Concerning worship, our relationship with God needs time. The Sabbath was made for human benefit, not because God’s holiness needed it. In the old covenant, a specific time was required for work, and a specific time required for rest.[10] But in the new covenant, the basis of our relationship with God is faith, not a specific time. Time is still necessary, but the new agreement that God has given us specifies neither day nor frequency nor length of time.

The general worship value of the Sabbath command remains — humans need time to worship. But we should not assume that the specific details commanded (cessation of work specifically on the seventh day) are essential characteristics of a relationship with our Creator.[11] Day and night will eventually cease (Revelation 21:25), but our relationship with God will remain forever. The Sabbath is not an essential or permanent part of that relationship. God himself does not keep the Sabbath. It is not part of his character. Therefore, it does not play a direct role in our spiritual transformation to become conformed to his image. The Sabbath is not an end in itself — it was only a means to an end.

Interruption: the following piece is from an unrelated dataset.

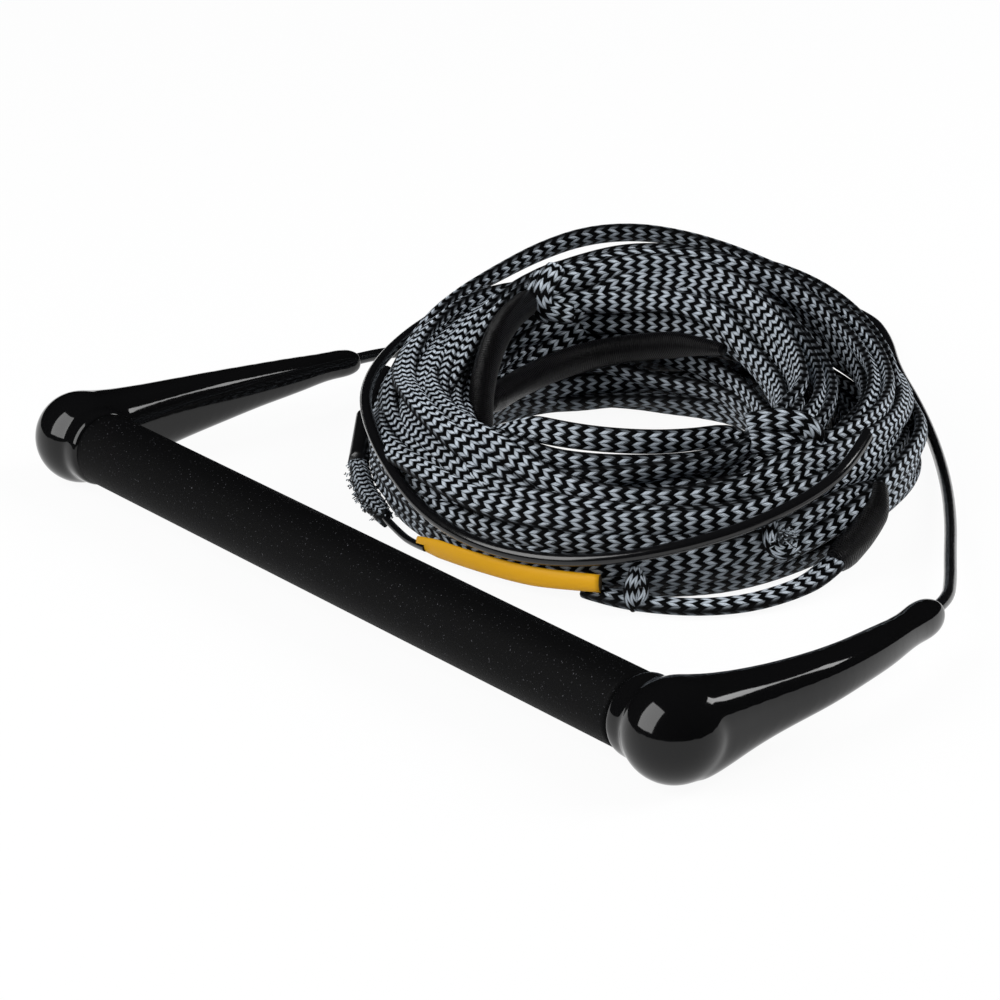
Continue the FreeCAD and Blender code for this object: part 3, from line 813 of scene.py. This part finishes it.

What we teach as commands cannot be based on assumptions about the Ten Commandments (that they are all moral, or that they must remain together as a package). Our doctrine about the Sabbath must be based on scriptural statements.

In ancient Israel, Sabbath-breakers were stoned to death (Exodus 31:14; 35:2; Numbers 15:32-36). Does this severe penalty show the importance of the Sabbath, that it is not just a ritual?

Exodus 31:14 shows that “cutting off” was the same severity of punishment as execution (see also Leviticus 20:2-3). People who violated the Sinaitic covenant could not be considered part of the covenant people — they had to be banished or executed. Numbers 15:30-31 says that any blatant, willful sin should be punished by cutting the person off from his people. This was immediately illustrated by the case of the man who was gathering sticks on a Sabbath. His rebellion was defiant, and that is why he had to be stoned. He was deliberately rejecting the covenant.